Once this misunderstanding was cleared up the trail went cold – until Friday. Then two men, named by police only as Uwe M., 38, and Uwe B., 34, robbed a bank in Eisenach, Thuringia, escaping with several thousand euros.

Police stopped the caravan the two men were driving on Friday and heard shots as they approached the vehicle – before it went up in flames.

After the fire was put out, officials who went into the burned caravan found the bodies of the two men – who had apparently shot themselves – as well as the two police weapons taken from the scene of Kiesewetter’s murder and a pair of police handcuffs.

Shortly afterwards, an explosion rocked the flat in Zwickau, Saxony, where the two men had been living – along with a woman named by the Bild daily on Tuesday as Beate Zschäpe, 36. The woman was allegedly seen leaving the flat shortly before the explosion.

An international search warrant was issued for her – and on Tuesday she handed herself in to police in Jena, Thuringia, accompanied by a lawyer. She is initially suspected of arson, in connection with the explosion in the flat.

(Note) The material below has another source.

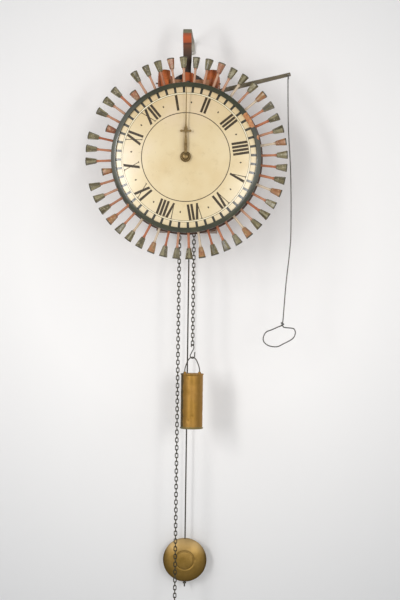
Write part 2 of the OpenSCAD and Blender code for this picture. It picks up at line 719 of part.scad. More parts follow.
// Crutch: hangs behind the rear bar and holds the rod between two prongs
crutch_z = -10;
module crutch() {
    y = back_y + 12;
    off = rod_d / 2 + 0.4 + 1;
    color("#3a3734") at_dial() {
        difference() {
            union() {
                slab(y, 3) union() {
                    translate([-2.5, crutch_z]) square([5, pallet_z - crutch_z]);
                    translate([0, pallet_z]) circle(r = 6);
                    translate([-off - 2.5, crutch_z - 3]) square([2 * off + 5, 6]);
                }
                for (s = [-1, 1])
                    bar(s * off, crutch_z, -pendulum_y + 6, -y - pendulum_y + 6 + 1, 2);
            }
            bar(0, pallet_z, y + 1, 5, arbor_d);
        }
    }
}
module suspension_spring() {
    color("#7d8a93") at_dial() translate([-0.125, -pendulum_y - 4, suspension_z - 17])
        cube([0.25, 8, 25]);
}
module pendulum_rod() {
    bob_z = suspension_z - pendulum_l;
    color("#3c3a36") at_dial() translate([0, -pendulum_y, 0]) {
        translate([-3, -5, suspension_z - 25]) difference() {
            cube([6, 10, 12]);
            translate([2.8, 0.9, 4]) cube([0.4, 8.2, 9]);
        }
        translate([0, 0, bob_z - bob_d / 2 - 11])
            cylinder(h = pendulum_l + bob_d / 2 + 11 - 24, d = rod_d);
    }
}
module pendulum_bob() {
    r = (bob_d * bob_d / 4 + bob_t * bob_t / 4) / bob_t;
    bob_z = suspension_z - pendulum_l;
    groove = 19.5;
    color("#a17a2e") at_dial() translate([0, -pendulum_y, bob_z]) difference() {
        rotate([90, 0, 0]) intersection() {
            translate([0, 0, bob_t / 2 - r]) sphere(r = r, $fn = 180);
            translate([0, 0, r - bob_t / 2]) sphere(r = r, $fn = 180);
            translate([0, 0, -bob_t]) cylinder(h = 2 * bob_t, r = bob_d / 2 - 1, $fn = 180);
        }
        translate([0, 0, -bob_d]) cylinder(h = 2 * bob_d, d = rod_d + 2 * fit);
        rotate([90, 0, 0]) rotate_extrude($fn = 96) translate([groove, bob_t / 2 - 2.6]) square([1, 3]);
    }
}
module rating_nut() {
    bob_z = suspension_z - pendulum_l;
    color("#8a6a2c") at_dial() translate([0, -pendulum_y, bob_z - bob_d / 2 + 1 - gap - 5]) difference() {
        cylinder(h = 5, d = 12);
        translate([0, 0, -1]) cylinder(h = 7, d = rod_d + 2 * fit);
        for (i = [0:11]) rotate(i * 30) translate([6.4, 0, -1]) cylinder(h = 7, d = 1.4);
    }
}

// Pull lever, its presser and the wire with its hand loop
module pull_lever() {
    color("#5f6055") at_dial() difference() {
        union() {
            at(-lever_pivot_x, lever_pivot_z) rotate([0, -lever_angle, 0]) {
                slab(lever_y, lever_t) translate([0, -lever_w / 2]) square([lever_l, lever_w]);
                bar(0, 0, lever_y, lever_t, lever_w + 6);
                bar(lever_l, 0, lever_y, lever_t, lever_w + 3);
            }
        }
        bar(-lever_pivot_x, lever_pivot_z, lever_y + 1, lever_t + 2, 5 + 2 * fit);
        bar(lever_reach, lever_z, lever_y + 1, lever_t + 2, pull_d + 2 * gap);
    }
}
// Leaf with a foot that lies just above the top peg's collar
module presser_spring() {
    x = -12;
    foot = collar_r + collar_h + gap;
    y = lever_y - lever_t;
    color("#7d8a93") at_dial() {
        translate([x, y - 0.8, lever_pivot_z + (lever_pivot_x + x) * tan(lever_angle) - 3])
            cube([10, 0.8, foot + 0.8 - lever_pivot_z - (lever_pivot_x + x) * tan(lever_angle) + 3]);
        translate([x, peg_y + peg_d / 2 + gap, foot]) cube([10, y - peg_y - peg_d / 2 - gap, 0.8]);
    }
}
module pull_wire() {
    y = lever_y - lever_t / 2;
    // the top passes through the lever's hole; below, the loop leaves the wire and comes back
    // beside it
    z = -pull_l;
    s = pull_l / 510;
    path = concat([[0, 4.2, -9], [0, 4.3, -5], [0, 3.9, -1.6], [0, 2.6, 0], [0, -2.6, 0],
            [0, -3.9, -1.6], [0, -4.3, -6], [-1, -3.6, -12]],
        [[-0.4, -3, -108 * s], [3, -2.5, -207 * s], [2, -2.5, -300 * s], [-2, -2.5, -400 * s]],
        [[-12, -2.5, z], [-24, -2.2, z - 8], [-41, -1.6, z - 18], [-50, -1, z - 30],
            [-45, -0.5, z - 44], [-33, 0, z - 52], [-19, 0.2, z - 51], [-4, 0.4, z - 40],
            [9, 0.6, z - 30], [15.5, 0.7, z - 19], [10, 0.9, z - 11], [-2, 1, z - 7],
            [-8.6, 1, z + 2], [-7.6, 1, z + 10]]);
    color("#4a4845") at_dial() translate([lever_reach, y, lever_z]) {
        wire(path, pull_d, [1, 0, 0]);
    }
}

top_plate();
bottom_plate();
pillars();
front_bar();
rear_bar();
arch_board();
hanger_strap();
frame_pins();
wall_spurs();
dial_stud();
hand();
hand_pin();
lever_bracket();
suspension_cock();
dial_face();
front_ring();
drum_shell();
back_flange();
drum_board();
guide_ring();
drum_hub();
dial_wheel();
friction_spring();
great_wheel();
second_wheel();
escape_wheel();
chain_pulley();
click_spring();
chain_over_pulley();
chain_weight_side();
chain_free_side();
chain_end_ring();
s_hook();
weight_bail();
weight_shell();
weight_lid();
weight_lead();
pallets();
crutch();
suspension_spring();
pendulum_rod();
pendulum_bob();
rating_nut();
pull_lever();
presser_spring();
pull_wire();
quarter_pegs();
peg_now();
hour_peg(1);  // hour_peg_1
hour_peg(2);  // hour_peg_2
hour_peg(3);  // hour_peg_3
hour_peg(4);  // hour_peg_4
hour_peg(5);  // hour_peg_5
hour_peg(6);  // hour_peg_6
hour_peg(7);  // hour_peg_7
hour_peg(8);  // hour_peg_8
hour_peg(9);  // hour_peg_9
hour_peg(10);  // hour_peg_10
hour_peg(11);  // hour_peg_11
hour_peg(12);  // hour_peg_12
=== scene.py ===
import math
import random

import bmesh
import bpy
from mathutils import Matrix, Vector


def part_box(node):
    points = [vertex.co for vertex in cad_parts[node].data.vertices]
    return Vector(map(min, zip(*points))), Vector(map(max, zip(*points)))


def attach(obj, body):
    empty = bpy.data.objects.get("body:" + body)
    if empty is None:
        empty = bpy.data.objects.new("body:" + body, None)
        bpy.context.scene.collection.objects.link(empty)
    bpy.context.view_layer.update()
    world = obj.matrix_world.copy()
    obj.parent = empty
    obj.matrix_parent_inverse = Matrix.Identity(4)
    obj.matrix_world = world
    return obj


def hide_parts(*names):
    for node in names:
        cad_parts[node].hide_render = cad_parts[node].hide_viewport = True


bl_info = {
    "name": "Watchman's clock",
    "version": (1, 0, 0),
    "blender": (4, 5, 0),
    "location": "View3D > Sidebar > Clock",
    "description": "Dresses the packed watchman's clock with painted, brass, iron and wooden surfaces",
    "category": "Object",
}

MM = 0.001
X, Y, Z = Vector((1, 0, 0)), Vector((0, 1, 0)), Vector((0, 0, 1))
PEGS = 48
PEG_STEP = 360 / PEGS
FIRST_PEG = -9.9  # degrees clockwise from the top: the first hour's peg and numeral
DIAL_THICK = 1.6 * MM
DIAL_SWELL = 12 * MM  # how far the middle of the dial stands before its edge
PILLAR_REACH = 12 * MM  # from the pillars' outermost side to their axes

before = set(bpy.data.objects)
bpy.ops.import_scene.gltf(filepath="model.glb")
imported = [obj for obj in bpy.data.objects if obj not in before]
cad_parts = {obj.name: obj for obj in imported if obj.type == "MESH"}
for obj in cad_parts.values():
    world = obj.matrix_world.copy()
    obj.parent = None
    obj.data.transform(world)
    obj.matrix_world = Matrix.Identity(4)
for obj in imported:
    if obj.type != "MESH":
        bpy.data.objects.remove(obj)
paint = {}
corners = {}


# Places
def box(node):
    """A CAD node's corners, measured once, because they are asked for at every point of the dial."""
    if node not in corners:
        corners[node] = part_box(node)
    return corners[node]


def middle(node):
    low, high = box(node)
    return (low + high) / 2


DIAL_Z = middle("front_ring").z
HUB = Vector((0, 0, DIAL_Z))


def bore(node):
    """The radius of the hole in the middle of one of the dial's rings."""
    return min(math.hypot(v.co.x, v.co.z - DIAL_Z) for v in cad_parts[node].data.vertices)


def pillar_axes():
    low, high = box("pillars")
    return (low.x + PILLAR_REACH, high.x - PILLAR_REACH), (low.y + PILLAR_REACH, high.y - PILLAR_REACH)


# Mesh makers
def put(bm, name, body, mats, node=None, smooth=True):
    """Turns a bmesh into a piece that rides on a body and, where given, stands for a CAD node."""
    mesh = bpy.data.meshes.new(name)
    bmesh.ops.recalc_face_normals(bm, faces=bm.faces)
    bm.to_mesh(mesh)
    bm.free()
    obj = bpy.data.objects.new(name, mesh)
    bpy.context.scene.collection.objects.link(obj)
    for m in mats if isinstance(mats, tuple) else (mats,):
        mesh.materials.append(m)
    for p in mesh.polygons:
        p.use_smooth = smooth
    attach(obj, body)
    if node:
        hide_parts(node)
    return obj


def soften(obj, width):
    """Rounds the hard edges a little, as on any worn thing, and keeps flat faces flat."""
    m = obj.modifiers.new("Bevel", "BEVEL")
    m.width = width
    m.segments = 2
    m.limit_method = "ANGLE"
    m.angle_limit = math.radians(32)
    m.harden_normals = True


def lathe(bm, profile, centre, axis="Z", steps=96, wobble=None):
    """Revolves (radius, height) points in mm about an axis; wobble moves a point, given in metres."""
    rings = []
    for r, h in profile:
        r, h = r * MM, h * MM
        ring = []
        for i in range(steps if r else 1):
            a = 2 * math.pi * i / steps
            rr, hh = wobble(r, h, a) if wobble and r else (r, h)
            p = Vector((rr * math.cos(a), rr * math.sin(a), hh))
            ring.append(bm.verts.new(centre + (p if axis == "Z" else Vector((p.x, -p.z, p.y)))))
        rings.append(ring if r else ring * steps)
    for a, b in zip(rings, rings[1:]):
        for i in range(steps):
            j = (i + 1) % steps
            quad = list(dict.fromkeys((a[i], a[j], b[j], b[i])))
            if len(quad) > 2:
                bm.faces.new(quad)


def smooth_path(points, per):
    """Points of a smooth curve through the given ones, so many for each stretch."""
    ext = [2 * points[0] - points[1]] + points + [2 * points[-1] - points[-2]]
    out = []
    for i in range(1, len(ext) - 2):
        p0, p1, p2, p3 = ext[i - 1:i + 3]
        for k in range(per):
            t = k / per
            out.append(0.5 * (2 * p1 + (p2 - p0) * t + (2 * p0 - 5 * p1 + 4 * p2 - p3) * t * t
                              + (3 * p1 - p0 - 3 * p2 + p3) * t ** 3))
    return out + [points[-1]]


def sweep(bm, path, side, outline, carry=True):
    """Carries an outline along a path; outline gives its (across, out) points at each place.
    Across is side, or with carry the way it lay at the place before, for a wire that turns past it."""
    last = len(path) - 1
    rings = []
    u = side
    for i, p in enumerate(path):
        t = (path[min(i + 1, last)] - path[max(i - 1, 0)]).normalized()
        u = u if carry else side
        u = (u - u.dot(t) * t).normalized()
        w = t.cross(u)
        rings.append([bm.verts.new(p + a * u + b * w) for a, b in outline(i)])
    for a, b in zip(rings, rings[1:]):
        for k in range(len(a)):
            j = (k + 1) % len(a)
            bm.faces.new((a[k], a[j], b[j], b[k]))
    bm.faces.new(rings[0])
    bm.faces.new(rings[-1])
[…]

The Thuringia state parliamentary grouping of the socialist Left party said the trio were connected with the Jena neo-Nazi scene, while Bild reported on Tuesday that all three were active in the neo-Nazi Thüringer Heimatschutz group.

They were busy building pipe bombs until January 1998 when police found their bomb-building workshop, after which the trio went underground.

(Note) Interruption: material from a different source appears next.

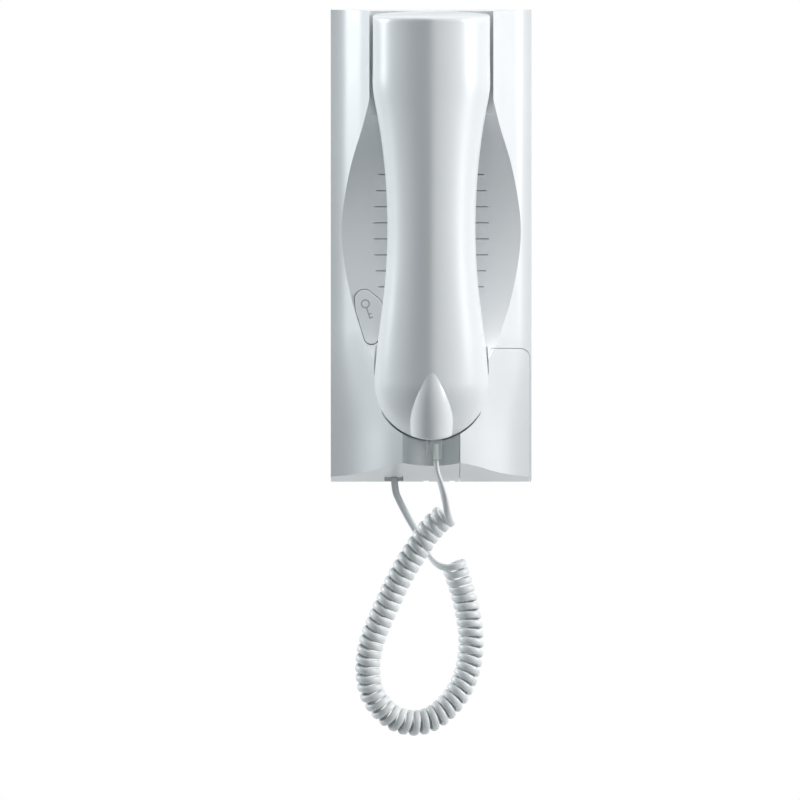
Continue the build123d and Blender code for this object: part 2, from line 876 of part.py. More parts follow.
screw_seat = handset_back + grip_arch + screw_head_height + fit_gap
with BuildPart() as handset_rear:
    add(handset_outer)
    add(handset_inner, mode=Mode.SUBTRACT)
    add(plug_mouth.part, mode=Mode.SUBTRACT)
    split(bisect_by=seam_plane, keep=Keep.BOTTOM)
    add(screw_rings.part)
    for place in handset_screw_heights:
        add(disc(0, place, 0, screw_seat, screw_head_radius + fit_gap), mode=Mode.SUBTRACT)
        add(disc(0, place, 0, handset_depth, screw_radius + fit_gap / 2), mode=Mode.SUBTRACT)
    # Flat seats for the receiver and the microphone
    receiver_seat = disc(0, receiver_height, back_inner, seam_depth, receiver_radius + fit_gap)
    add(receiver_seat, mode=Mode.SUBTRACT)
    mic_seat = disc(0, mic_place, back_inner, seam_depth, mic_radius + mic_boot_wall + fit_gap)
    add(mic_seat, mode=Mode.SUBTRACT)
    # Shallow dish and slots of the ear pad, and slots of the mouth pad
    dish_floor = handset_back + ear_dish_depth
    add(disc(0, receiver_height, 0, dish_floor, ear_dish_radius), mode=Mode.SUBTRACT)
    with BuildSketch(Plane.XZ):
        for index in range(ear_slot_count):
            drop = (index - (ear_slot_count - 1) / 2) * ear_slot_pitch
            width = 2 * math.sqrt(receiver_back_radius**2 - drop**2)
            with Locations((0, receiver_height + drop)):
                Rectangle(width, ear_slot_height)
        with GridLocations(0, mic_slot_pitch, 1, mic_slot_count):
            with Locations((0, mic_place)):
                Rectangle(mic_slot_length, ear_slot_height)
        with Locations((0, hang_peg_place)):
            Rectangle(hang_peg_width + 2 * fit_gap, hang_peg_height + 2 * fit_gap)
    extrude(amount=back_inner + handset_wall, mode=Mode.SUBTRACT)
save(handset_rear.part, "handset_back")

handset_screws = [
    pan_screw(0, place, screw_seat, handset_screw_length, towards_wall=False)
    for place in handset_screw_heights
]
save(Compound(children=handset_screws), "handset_screws")

# Receiver on its foam ring
gasket_top = back_inner + gasket_thickness
with BuildPart() as ear_gasket:
    add(disc(0, receiver_height, back_inner, gasket_top, receiver_radius))
    hole = receiver_radius - gasket_width
    add(disc(0, receiver_height, back_inner, gasket_top, hole), mode=Mode.SUBTRACT)
save(ear_gasket.part, "ear_gasket")

with BuildPart() as ear_receiver:
    rim_top = gasket_top + receiver_step
    add(disc(0, receiver_height, gasket_top, rim_top, receiver_radius))
    receiver_top = gasket_top + receiver_thickness
    add(disc(0, receiver_height, rim_top, receiver_top, receiver_back_radius))
save(ear_receiver.part, "ear_receiver")

# Microphone in its rubber boot
mic_back = back_inner + mic_boot_floor
with BuildPart() as mic_boot:
    add(disc(0, mic_place, back_inner, mic_back + mic_height, mic_radius + mic_boot_wall))
    add(disc(0, mic_place, mic_back, mic_back + mic_height, mic_radius), mode=Mode.SUBTRACT)
    add(disc(0, mic_place, 0, handset_depth, mic_radius / 2), mode=Mode.SUBTRACT)
save(mic_boot.part, "mic_boot")

with BuildPart() as mic_capsule:
    add(disc(0, mic_place, mic_back, mic_back + mic_height, mic_radius))
save(mic_capsule.part, "mic_capsule")

# Handset jack, its board and its plug
with BuildPart() as handset_jack:
    add(jack_body(jack_mouth, jack_length))
save(handset_jack.part, "handset_jack")

small_board_back = handset_jack_depth + jack_width / 2
with BuildPart() as handset_board:
    middle = (small_board_top + small_board_bottom) / 2
    height = small_board_top - small_board_bottom
    small_board_face = small_board_back + board_thickness
    add(block(jack_x, middle, small_board_width, height, small_board_back, small_board_face))
save(handset_board.part, "handset_board")

handset_plug_tail = handset_lead_points[0][2]
with BuildPart() as handset_plug:
    side_plane = Plane((plug_x, -handset_jack_depth, handset_plug_tail), (-1, 0, 0), (0, 1, 0))
    extrude(plug_side(side_plane), amount=plug_width / 2, both=True)
save(handset_plug.part, "handset_plug")

# Curled length of the cord: a helix around a smooth line through the coil's points


def unit(vector):
    return vector.normalized()


coil_line = Spline(*coil_points)
samples_per_turn = 8
sample_count = coil_turns * samples_per_turn
coil_radius = (coil_diameter - curl_diameter) / 2
helix = []
normal = unit(Vector(1, 0, 0) - coil_line % 0 * (Vector(1, 0, 0).dot(coil_line % 0)))
for index in range(-1, sample_count + 2):
    along = min(max(index / sample_count, 0), 1)
    tangent = coil_line % along
    normal = unit(normal - tangent * normal.dot(tangent))
    across = normal.cross(tangent)
    past = (index / sample_count - along) * coil_line.length
    angle = math.radians(coil_start_angle) + 2 * math.pi * index / samples_per_turn
    spoke = normal * math.cos(angle) + across * math.sin(angle)
    helix.append(coil_line @ along + tangent * past + spoke * coil_radius)

joints = list(range(1, sample_count + 2, samples_per_turn // 2))
directions = {i: unit(helix[i + 1] - helix[i - 1]) for i in joints}


def biarc(start, start_way, end, end_way):
    """Two arcs that leave the start and reach the end along the given ways."""
    chord = end - start
    ways = start_way + end_way
    a, b, c = 2 * (1 - start_way.dot(end_way)), 2 * chord.dot(ways), -chord.dot(chord)
    reach = (math.sqrt(b * b - 4 * a * c) - b) / (2 * a)
    middle = (start + end + (start_way - end_way) * reach) * 0.5
    middle_way = unit(chord - ways * reach)
    return [
        TangentArc(start, middle, tangent=start_way),
        TangentArc(middle, end, tangent=middle_way),
    ]


first_way, last_way = directions[joints[0]], directions[joints[-1]]
coil_start = helix[joints[0]] - first_way * curl_diameter
coil_end = helix[joints[-1]] + last_way * curl_diameter
coil_edges = [Line(coil_start, helix[joints[0]])]
for here, there in zip(joints, joints[1:]):
    coil_edges += biarc(helix[here], directions[here], helix[there], directions[there])
coil_edges.append(Line(helix[joints[-1]], coil_end))

with BuildPart() as curly_cord:
    with BuildSketch(Plane(coil_start, z_dir=first_way)):
        RegularPolygon(curl_diameter / 2, curl_sides)
    sweep(path=Wire(coil_edges), clean=False)
save(curly_cord.part, "curly_cord")

# The turns' least distance to each other, on points a tenth of a radian apart
curl_points = [edge @ (step / 16) for edge in coil_edges[1:-1] for step in range(16)]
per_turn = len(curl_points) / coil_turns
near, far = int(0.6 * per_turn), int(1.6 * per_turn)
least = min(
    (point - curl_points[index + ahead]).length
    for index, point in enumerate(curl_points)
    for ahead in range(near, far)
    if index + ahead < len(curl_points)
)
print("least gap between the curls", round(least - curl_diameter, 3))
section_area = curl_sides / 8 * curl_diameter**2 * math.sin(2 * math.pi / curl_sides)
cord_length = sum(edge.length for edge in coil_edges)
print("curled length", round(cord_length, 1), "volume share",
      round(curly_cord.part.volume / (section_area * cord_length), 4))


def lead(points, name):
    """A straight-run tube with an arc at each point, as wide as its runs allow."""
    places = [Vector(*point) for point in points]
    runs = [(b - a) for a, b in zip(places, places[1:])]
    radii = [
        arc_share * min(a.length, b.length) / math.tan(math.radians(a.get_angle(b)) / 2)
        for a, b in zip(runs, runs[1:])
    ]
    print(name, "radii", [round(radius, 1) for radius in radii])
    with BuildPart() as tube:
        with BuildLine() as path:
            FilletPolyline(*places, radius=radii)
        with BuildSketch(Plane(places[0], z_dir=runs[0])):
            RegularPolygon(lead_diameter / 2, lead_sides)
        route = path.wires()[0]
        sweep(path=route)
    print(name, "length", round(route.length, 1), "ends", places[-2], places[-1])
    return tube.part


handset_end = coil_start - first_way * lead_reach
base_end = coil_end + last_way * lead_reach
handset_lead = lead(
    [*handset_lead_points, tuple(handset_end), tuple(coil_start)], "handset_lead"
)
save(handset_lead, "handset_lead")
base_lead = lead([*base_lead_points, tuple(base_end), tuple(coil_end)], "base_lead")
save(base_lead, "base_lead")
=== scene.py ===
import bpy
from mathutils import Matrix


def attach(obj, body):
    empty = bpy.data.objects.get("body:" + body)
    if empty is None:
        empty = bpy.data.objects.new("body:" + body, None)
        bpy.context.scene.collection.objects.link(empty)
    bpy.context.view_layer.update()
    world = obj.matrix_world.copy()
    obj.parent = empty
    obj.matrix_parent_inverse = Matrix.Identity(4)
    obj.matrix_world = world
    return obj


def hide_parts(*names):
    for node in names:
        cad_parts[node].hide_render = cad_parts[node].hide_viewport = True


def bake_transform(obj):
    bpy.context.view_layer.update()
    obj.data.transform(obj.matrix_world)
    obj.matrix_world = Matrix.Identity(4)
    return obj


bl_info = {
    "name": "Audio intercom handset",
    "version": (1, 0, 0),
    "blender": (4, 5, 0),
    "location": "3D View > Sidebar > Intercom",
    "description": "Builds a wall intercom with its handset and curly cord over the CAD frame",
    "category": "Object",
}

import math

import bmesh
import bpy
import numpy as np
from mathutils import Vector

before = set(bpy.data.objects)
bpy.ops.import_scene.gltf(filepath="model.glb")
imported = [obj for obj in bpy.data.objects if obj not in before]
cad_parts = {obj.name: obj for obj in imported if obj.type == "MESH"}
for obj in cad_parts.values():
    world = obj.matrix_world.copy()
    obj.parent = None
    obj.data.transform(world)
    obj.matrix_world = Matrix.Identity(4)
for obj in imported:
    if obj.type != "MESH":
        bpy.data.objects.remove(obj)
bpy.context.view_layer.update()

MM = 0.001

# Places and sizes in millimetres: heights from the base's middle, depths from the wall
FIT = 0.3  # clearance between pieces that fit together
FAR, PROUD = 115.0, 60.0  # past the ends of the base, and in front of its faces
SCOOP_RADIUS, SCOOP_AXIS_DEPTH, SCOOP_HEIGHT = 97.0, 108.0, 6.0
RIDGE_SIDE, CHANNEL_SIDE, CHANNEL_SAG = 27.3, 12.7, 5.3
CLOSING_HEIGHTS = (-38.0, -84.0)  # the wings close in between these
TOP_SLOPE, FOOT_SLOPE = 5.0, 15.0
BED_END_RADIUS, BED_SIDE_END, BED_WAIST, BED_WAIST_DRAW = 25.7, 6.0, -44.0, 1.0
PANEL_RIGHT, PANEL_TOP, PANEL_CORNER = 43.6, -46.0, 4.0
PANEL_WALL, POCKET_DEPTH, PANEL_GAP = 1.3, 1.4, 0.25
PEG_HALF, PEG_LOW, PEG_HIGH, PEG_FRONT = 5.0, 94.9, 97.9, 28.7
PLUNGER_HEIGHT, PLUNGER_BORE = -74.0, 2.45
NOTCHES, NOTCH_HALF = (-2.2, 9.3), 1.2
PLUG_HALF, TONGUE_HALF, PLUG_EDGE, JACK_GAP = 3.825, 2.9, 0.18, 0.35
HANDSET_PLUG, BASE_PLUG = (1.9, -35.5, -95.0), (-16.5, -6.15, -103.5)
PLUG_MOUTH = ((-3.05, -39.7, -92.0), (4.75, -31.3, -80.0))
BUTTON_PROUD, BUTTON_THICKNESS, BUTTON_ROUNDING = 0.5, 4.5, 0.35
BUTTON_TABS = ((-31.0, -21.7, -26.0, -18.7), (-23.7, -39.5, -20.7, -34.5))
TAB_DEPTHS = (99.9, 100.95)  # radii round the scoop's axis
SWITCH_ROOM = ((-31.8, -17.5, -39.5), (-23.8, 1.0, -31.5))
SIGN_BOW, SIGN_TIP = (-29.1, -26.2), (-27.1, -32.6)
SIGN_RADII, SIGN_HALF, SIGN_LIFTS = (2.0, 1.45), 0.27, (0.03, -0.1)
HANDSET_END, END_RADIUS, ROWS_END, TOP_EDGE = -61.2, 24.88, 96.0, 100.0
DOME_RISE, BACK_ROUNDING = 0.97, 2.0  # the dome's rise as a share of the half width
TOP_FACE_SLOPE, TOP_FACE_CROWN, TOP_FACE_RISE, SECTION_MIDDLE = 8.6, 1.5, 0.7, 42.0
SEAM_GAP = 0.12  # to each side of the seam
SCREWS = ((41.0, 5.0), (-36.0, 1.6))  # height, and rise of the handset's back there
SCREW_RING, SCREW_HEAD, SCREW_BORE = 4.4, 2.7, 1.15
RING_START, RING_END, HEAD_SEAT, BEHIND = 26.9, 35.4, 33.2, 20.0
EAR_HEIGHT, EAR_RADIUS, EAR_FLOOR, EAR_SLOTS_RADIUS, EAR_PITCH = 77.0, 19.0, 26.5, 11.0, 4.2
MOUTH_HEIGHTS, MOUTH_HALF, OPENING_HALF = (-63.0, -60.0, -57.0), 3.5, 0.7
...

“They were living in Zwickau,” Martina Renner, leader of The Left party group in the Thüringian state parliament, told Bild.

Although public prosecutor Pflieger said he was confident all the loose ends would now be tied up, his political superior Reinhold Gall, state interior minister for Baden-Württemberg, warned of drawing hasty conclusions. They were close, he said, but one should not yet speak of a breakthrough in solving the Kiesewetter murder.